Uma equipa de cientistas descobriu que o boto (golfinho) cor-de-rosa produz uma variedade surpreendente de sons, uma pista importante para a nossa compreensão de como e por que os golfinhos evoluíram a capacidade de comunicação.
Os golfinhos fluviais uruguaios, também conhecidos como botos, foram identificados pela primeira vez em 2014. Estes animais vivem exclusivamente nas bacias dos rios Amazonas, Orinoco e Tocantins, na América do Sul, onde usam seus longos bicos para caçar peixes.
Estes golfinhos são considerados por muitos como relíquias evolutivas, tendo divergido de outros cetáceos mais cedo do que outros golfinhos. Pelo facto de ocuparem uma posição única na árvore genealógica dos cetáceos, os cientistas entusiasmam-se a estudar estes animais para melhor entender os ancestrais dos golfinhos.
Ao contrário dos golfinhos marinhos, estes botos não fazem barulho quando vêm à tona. Segundo o Gizmodo, tendem a ser animais solitários que vivem em pequenos grupos sociais.
Não se sabe muito sobre a sua capacidade de criar sons ou de se comunicar, mas investigações anteriores sugerem que estes animais podem fazer sons como assobios.
Os cientistas acreditavam que os botos da região amazónica tinham um perfil marcadamente solitário, mas um estudo recente mostrou que os animais interagem bastante uns com os outros e têm, inclusivamente, um repertório diverso. Ao todo, foram identificados 237 sons diferentes.
“Foi uma grande surpresa quando descobrimos mais de 200 tipos de som. Os nossos resultados indicam que há mais para descobrir”, afirmou Gabriel Melo-Santos, principal autor do estudo da Universidade de St.

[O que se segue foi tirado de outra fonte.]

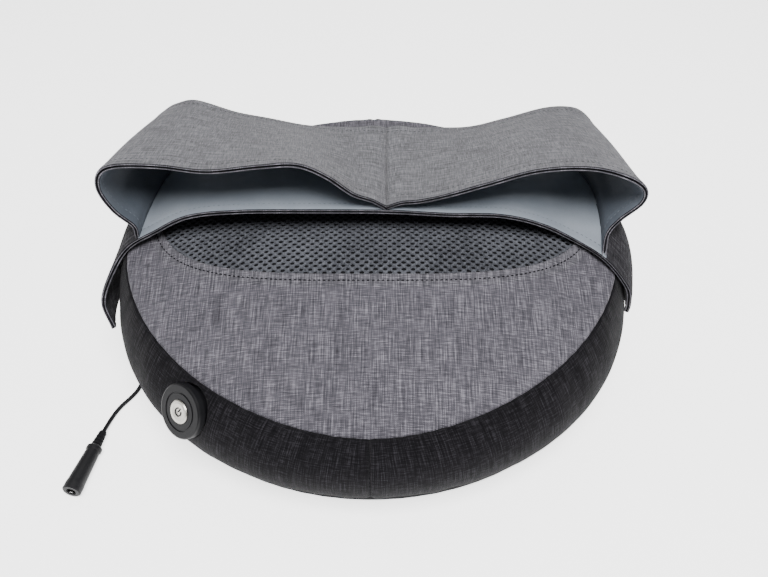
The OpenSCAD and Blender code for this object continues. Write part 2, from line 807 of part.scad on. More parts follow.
module carrier_screws() {
    color([0.60, 0.60, 0.62])
        for (q = [0:120:240])
            rotate([0, 0, q]) translate([10, 0, 0]) {
                translate([0, 0, carrier_low + 3.1]) cylinder(h = 1.8, r = 2.4);
                translate([0, 0, carrier_low - 8]) cylinder(h = 11.2, r = 1.25);
            }
}

module carrier_screws_left() {
    at_left_head() carrier_screws();
}

module carrier_screws_right() {
    at_right_head() carrier_screws();
}

module node_pins() {
    color([0.70, 0.70, 0.72])
        for (x = [-node_offset, node_offset])
            translate([x, 0, carrier_low + 0.5]) cylinder(h = 23.5, r = pin_r);
}

module node_pins_left() {
    at_left_head() node_pins();
}

module node_pins_right() {
    at_right_head() node_pins();
}

module node_washers() {
    color([0.90, 0.90, 0.88])
        for (x = [-node_offset, node_offset])
            translate([x, 0, carrier_low + carrier_t]) difference() {
                cylinder(h = node_low - carrier_low - carrier_t - 0.1, r = 7);
                translate([0, 0, -1]) cylinder(h = 5, r = pin_r + 0.05);
            }
}

module node_washers_left() {
    at_left_head() node_washers();
}

module node_washers_right() {
    at_right_head() node_washers();
}

// A massage node: a drum with a chamfered foot that closes in a dome, on its pin
module massage_node(x, d, top) {
    shoulder = node_low + 9;
    color([0.82, 0.42, 0.20])
        translate([x, 0, 0]) difference() {
            rotate_extrude()
                polygon(concat(
                    [[0, node_low], [d / 2 - 2, node_low], [d / 2, node_low + 2]],
                    [for (q = [0:7.5:90])
                        [d / 2 * cos(q), shoulder + (top - shoulder) * sin(q)]]));
            translate([0, 0, node_low - 1]) cylinder(h = 18, r = pin_r + 0.05);
        }
}

module massage_node_left_large() {
    at_left_head() massage_node(-node_offset, node_d, 88);
}

module massage_node_left_small() {
    at_left_head() massage_node(node_offset, node_d - 4, 84);
}

module massage_node_right_large() {
    at_right_head() massage_node(node_offset, node_d, 88);
}

module massage_node_right_small() {
    at_right_head() massage_node(-node_offset, node_d - 4, 84);
}

// ---- Electronics and leads ----
board_low = 16.4;
board_t = 1.6;

module control_board() {
    color([0.05, 0.35, 0.18])
        difference() {
            translate([-32, board_y - 12, board_low]) cube([64, 24, board_t]);
            for (s = board_spots)
                translate([s[0], board_y + s[1], board_low - 1]) cylinder(h = 4, r = 1.3);
        }
}

module driver_chip() {
    color([0.08, 0.08, 0.08])
        translate([-6, board_y - 5, board_low + board_t]) cube([12, 8, 2]);
}

module board_capacitor() {
    color([0.15, 0.18, 0.35])
        translate([-14, board_y + 5, board_low + board_t]) cylinder(h = 6, r = 4);
}

module board_connectors() {
    color([0.92, 0.90, 0.82])
        for (x = [-22, 14])
            translate([x, board_y - 11.5, board_low + board_t]) cube([8, 6, 5]);
}

module board_screws() {
    color([0.60, 0.60, 0.62])
        for (s = board_spots)
            translate([s[0], board_y + s[1], 0]) {
                translate([0, 0, board_low + board_t]) cylinder(h = 1.4, r = 2.2);
                translate([0, 0, board_low - 3]) cylinder(h = 5, r = 1);
            }
}

// Leads inside the cushion, as round-number points
motor_route = [[9, 106.7, 30], [11, 107.6, 28.5], [15, 107.6, 25], [19, 105, 20], [22, 98, 16],
               [23, 88, 14.6], [23, 60, 14.6], [23, 30, 14.6], [23, 0, 14.6], [30, -6, 15],
               [36, -14, 16.5], [36, -24, 18.5], [34, -31, 20.5], [29, -33.5, 21.2], [22.1, -33.5, 21.2]];
switch_route = [[-96.3, -90.2, 41.5], [-70, -66.4, 31.6], [-44, -43, 22], [-38, -37, 20.8],
                [-31, -35.2, 21.2], [-22.1, -35.2, 21.2]];
supply_route = [[-151.7, -35.7, 14.9], [-129.4, -20.9, 17], [-107, -6, 19], [-97, -4, 19], [-80, -10, 18.6],
                [-60, -24, 18.6], [-42, -28, 19.5], [-34, -31.5, 21], [-22.1, -32.2, 21.2]];
lead_d = 2.2;

module motor_lead() {
    color([0.65, 0.08, 0.08]) tube(motor_route, lead_d, 6);
}

module switch_lead() {
    color([0.12, 0.12, 0.12]) tube(switch_route, lead_d, 6);
}

module supply_lead() {
    color([0.12, 0.12, 0.12]) tube(supply_route, lead_d, 6);
}

// ---- Power pigtail ----
gland_at = [-155, -39, 11];
gland_r = 3.4;
gland_nose = 7;

module at_gland() {
    translate(gland_at) rotate([0, 130, 225]) children();
}

module gland_hole() {
    at_gland() {
        translate([0, 0, -15]) cylinder(h = 30, r = gland_r + 0.1);
        translate([0, 0, 0.2]) cylinder(h = 10, r = 5.3);
    }
}

module cable_gland() {
    color([0.05, 0.05, 0.05])
        at_gland() difference() {
            rotate_extrude()
                polygon([[0, -6], [gland_r, -6], [gland_r, 0.8], [5, 0.8], [5, 2.2],
                         [gland_r, 3], [cord_d / 2 + 0.6, gland_nose], [0, gland_nose]]);
            translate([0, 0, -7]) cylinder(h = 20, d = cord_d + 0.1);
        }
}

// The pigtail's route: out of the gland, down under the wall, then along the surface
lie_z = 1.5;
cord_route = [
    [-152.4, -36.4, 14.1], [-155, -39, 11], [-158.8, -42.8, 6.5], [-160.3, -44.4, 4.7],
    [-161.6, -46.8, 3], [-162.8, -50.2, 1.9], [-164.4, -54, lie_z], [-167, -58.6, lie_z],
    [-170, -63, lie_z], [-172.6, -67.6, lie_z], [-174.6, -72.6, lie_z], [-175.8, -77.6, 1.9],
    [-176.2, -82.4, 3.2], [-176.3, -86, 4.4], [-176.8, -90, 4.8], [-177.5, -94, 4.9]];
socket_at = [-176.5, -88, 4.75];
relief_l = 12;
socket_l = 33;

module at_socket() {
    translate(socket_at) rotate([0, 88.4, 260.5]) children();
}

module dc_cord() {
    color([0.05, 0.05, 0.05]) tube(cord_route, cord_d, 8);
}

module socket_relief() {
    color([0.07, 0.07, 0.07])
        at_socket() difference() {
            union() {
                rotate_extrude()
                    polygon([[0, 0], [2.1, 0], [2.7, relief_l - 1], [2.7, relief_l], [0, relief_l]]);
                for (k = [0:3])
                    translate([0, 0, 1.2 + 2.6 * k]) cylinder(h = 1.4, r = 2.6 + 0.22 * k);
            }
            translate([0, 0, -1]) cylinder(h = relief_l + 2, d = cord_d + 0.4);
        }
}

module dc_socket() {
    r = socket_d / 2;
    color([0.08, 0.08, 0.08])
        at_socket() translate([0, 0, relief_l]) difference() {
            rotate_extrude()
                polygon([[0, 0], [4.3, 0], [5, 0.8], [5, 3], [4.5, 3.6], [4.7, 8],
                         [r - 0.3, 26], [r, 28], [r, socket_l - 0.6], [r - 0.6, socket_l], [0, socket_l]]);
            translate([0, 0, -1]) cylinder(h = 9, d = cord_d + 0.2);
            translate([0, 0, socket_l - 12]) cylinder(h = 13, r = 3.2);
        }
}

module socket_contacts() {
    color([0.80, 0.78, 0.72])
        at_socket() translate([0, 0, relief_l + socket_l - 11.9]) {
            difference() {
                cylinder(h = 11.2, r = 3.15);
                translate([0, 0, 1.5]) cylinder(h = 12, r = 2.8);
            }
            translate([0, 0, 1]) cylinder(h = 9, r = 1.05);
        }
}

top_panel();
mesh_panel();
window_hem();
side_wall_left();
side_wall_right();
bottom_panel();
zip_tape();
zip_teeth();
zip_slider();
foam_body();
inner_liner();
strap_band();
hand_loop_left();
hand_loop_right();
power_housing();
power_button();
switch_plunger();
button_switch();
switch_board();
housing_cap();
housing_nut();
lower_housing();
upper_housing();
housing_screws();
motor();
motor_bracket();
motor_screws();
worm_shaft();
worm_bushes();
worm_wheel_left();
worm_wheel_right();
wheel_bush_left();
wheel_bush_right();
wheel_axles();
axle_clips();
head_carrier_left();
head_carrier_right();
carrier_screws_left();
carrier_screws_right();
node_pins_left();
node_pins_right();
node_washers_left();
node_washers_right();
massage_node_left_large();
massage_node_left_small();
massage_node_right_large();
massage_node_right_small();
control_board();
driver_chip();
board_capacitor();
board_connectors();
board_screws();
motor_lead();
switch_lead();
supply_lead();
cable_gland();
dc_cord();
socket_relief();
dc_socket();
socket_contacts();
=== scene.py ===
"""Looks model of a shiatsu neck massager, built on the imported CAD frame.

Metres, Z up. Shapes are worked out in millimetres and scaled as the meshes are made.
"""

import json
import math

import bmesh
import bpy
import numpy as np
from mathutils import Matrix, Vector


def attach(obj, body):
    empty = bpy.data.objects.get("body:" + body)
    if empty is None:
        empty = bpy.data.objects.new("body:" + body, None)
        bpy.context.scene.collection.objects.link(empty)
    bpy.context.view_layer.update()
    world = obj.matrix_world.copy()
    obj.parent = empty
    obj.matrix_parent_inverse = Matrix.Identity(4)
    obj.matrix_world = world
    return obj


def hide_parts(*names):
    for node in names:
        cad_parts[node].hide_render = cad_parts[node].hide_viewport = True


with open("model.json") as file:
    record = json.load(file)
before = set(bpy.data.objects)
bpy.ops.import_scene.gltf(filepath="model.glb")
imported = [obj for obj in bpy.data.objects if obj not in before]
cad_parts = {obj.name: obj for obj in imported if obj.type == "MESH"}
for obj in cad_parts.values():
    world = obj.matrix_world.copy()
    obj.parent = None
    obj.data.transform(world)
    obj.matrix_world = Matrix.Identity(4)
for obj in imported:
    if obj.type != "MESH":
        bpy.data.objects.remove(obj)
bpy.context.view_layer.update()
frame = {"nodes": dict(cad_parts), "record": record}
MM = 0.001


# ---------------------------------------------------------------- camera
def look_at(obj, target):
    obj.rotation_euler = (Vector(target) - obj.location).to_track_quat("-Z", "Y").to_euler()


CAMERA_AT = (0.008, -0.3564, 0.4064)
CAMERA_TARGET = (0.008, 0, 0.05)
LENS = 33.75  # millimetres, on a sensor 36 mm wide

camera_data = bpy.data.cameras.new("camera")
camera_data.lens = LENS
camera_data.sensor_width = 36
camera_data.sensor_fit = "HORIZONTAL"
camera = bpy.data.objects.new("camera", camera_data)
camera.location = CAMERA_AT
look_at(camera, CAMERA_TARGET)
bpy.context.scene.collection.objects.link(camera)
bpy.context.scene.camera = camera


# ---------------------------------------------------------------- node graphs
class Graph:
    """A material's node tree with short calls for the nodes used here."""

    def __init__(self, name):
        self.material = bpy.data.materials.new(name)
        self.material.use_nodes = True
        self.tree = self.material.node_tree
        self.shader = self.tree.nodes["Principled BSDF"]

    def add(self, kind, **settings):
        node = self.tree.nodes.new(kind)
        for key, value in settings.items():
            setattr(node, key, value)
        return node

    def link(self, source, target):
        self.tree.links.new(source, target)

    def weave_at(self, scale):
        """Cloth coordinates in metres, stretched by scale."""
        place = self.add("ShaderNodeUVMap", uv_map="weave")
        return self.scaled(place.outputs["UV"], scale)

    def object_at(self, scale):
        place = self.add("ShaderNodeTexCoord")
        return self.scaled(place.outputs["Object"], scale)

    def scaled(self, source, scale):
        mapping = self.add("ShaderNodeMapping")
        mapping.inputs["Scale"].default_value = scale
        self.link(source, mapping.inputs["Vector"])
        return mapping.outputs["Vector"]

    def noise(self, vector, detail=2.0, rough=0.5, scale=1.0):
        node = self.add("ShaderNodeTexNoise")
        node.inputs["Scale"].default_value = scale
        node.inputs["Detail"].default_value = detail
        node.inputs["Roughness"].default_value = rough
        self.link(vector, node.inputs["Vector"])
        return node.outputs["Fac"]

    def math(self, operation, a, b=None, c=None):
        node = self.add("ShaderNodeMath", operation=operation)
        for socket, value in zip(node.inputs, (a, b, c)):
            if value is None:
                continue
            if isinstance(value, (int, float)):
                socket.default_value = value
            else:
                self.link(value, socket)
        return node.outputs[0]

    def ramp(self, fac, stops):
        node = self.add("ShaderNodeValToRGB")
        while len(node.color_ramp.elements) < len(stops):
            node.color_ramp.elements.new(0.5)
        for element, (place, color) in zip(node.color_ramp.elements, stops):
            element.position = place
            element.color = (*color, 1)
        self.link(fac, node.inputs["Fac"])
        return node.outputs["Color"]

    def bump(self, height, distance, strength):
        node = self.add("ShaderNodeBump")
        node.inputs["Strength"].default_value = strength
        node.inputs["Distance"].default_value = distance
        self.link(height, node.inputs["Height"])
        return node.outputs["Normal"]

    def rough(self, source, low, high):
        """Roughness that runs from low to high with the source."""
        node = self.add("ShaderNodeMapRange")
        node.inputs["To Min"].default_value = low
        node.inputs["To Max"].default_value = high
        self.link(source, node.inputs["Value"])
        self.link(node.outputs[0], self.shader.inputs["Roughness"])

    def set(self, **values):
        for key, value in values.items():
            self.shader.inputs[key.replace("_", " ")].default_value = value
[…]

Andrews, na Escócia. “Descobrimos que os sons mais comummente produzidos parecem desempenhar um papel importante na comunicação entre mãe e filho“.
Para esta investigação, os cientistas usaram câmaras e microfones subaquáticos. Com mais de 20 horas de gravação e mais de 200 sons identificados, os investigadores acreditam que ainda há muito por descobrir.
“Os sons emitidos pelos botos podem ajudar-nos a entender como se deu a evolução da comunicação sonora nos cetáceos. Além disso, precisamos de saber como acontece o sistema de comunicação dos botos para entender como podem ser afetados por atividades humanas (como o tráfego de embarcações, por exemplo)”, realça Melo-Santos.
A equipa descobriu que os sons emitidos pelos botos são diferentes dos assobios produzido pelos golfinhos. Além disso, os botos fazem assobios mais longos e menos frequentes. Há indícios de que, nesta espécie, os assobios são usados para afastar outros grupos, e não para a comunicação entre eles, como acontece nos golfinhos.
Os sons produzidos pelos botos encaixam-se numa frequência entre os sons de baixa frequência emitidos por baleias e os de alta frequência emitidos por golfinhos. Laura May Collado, bióloga da Universidade de Vermont, acredita que isso acontece por causa do habitat dos botos.
“Há muitos obstáculos, como florestas inundadas e vegetação. Este sinal pode ter evoluído para evitar ecos da vegetação e melhorar o alcance de comunicação entre as mães e os seus filhotes”, explica a investigadora, que também participou neste estudo.
O artigo científico, publicado recentemente na Peer J, indica que os sons usados para a comunicação entre cetáceos podem ter aparecido muito antes do que se pensava e para uma comunicação muito semelhante à dos mamíferos.
“Assim como a de algumas espécies de golfinhos marinhos (orcas, baleias piloto, entre outros), os botos emitem sons com voz dupla, por exemplo. Para orcas, baleias piloto e outras espécies, esses sons podem indicar a identidade de um grupo social. Fenómenos não-lineares, como a bifonação (voz dupla) e a presença de sub-harmónicos, estão presentes em várias espécies de mamíferos terrestres“, sustenta Melo-Santos.
Alguns destes sons estão, aliás, muito presentes no nosso quotidiano, como o choro de um bebé ou o latido de um cão. Em diferentes espécies, os sons podem indicar o estado emocional e a identidade individual.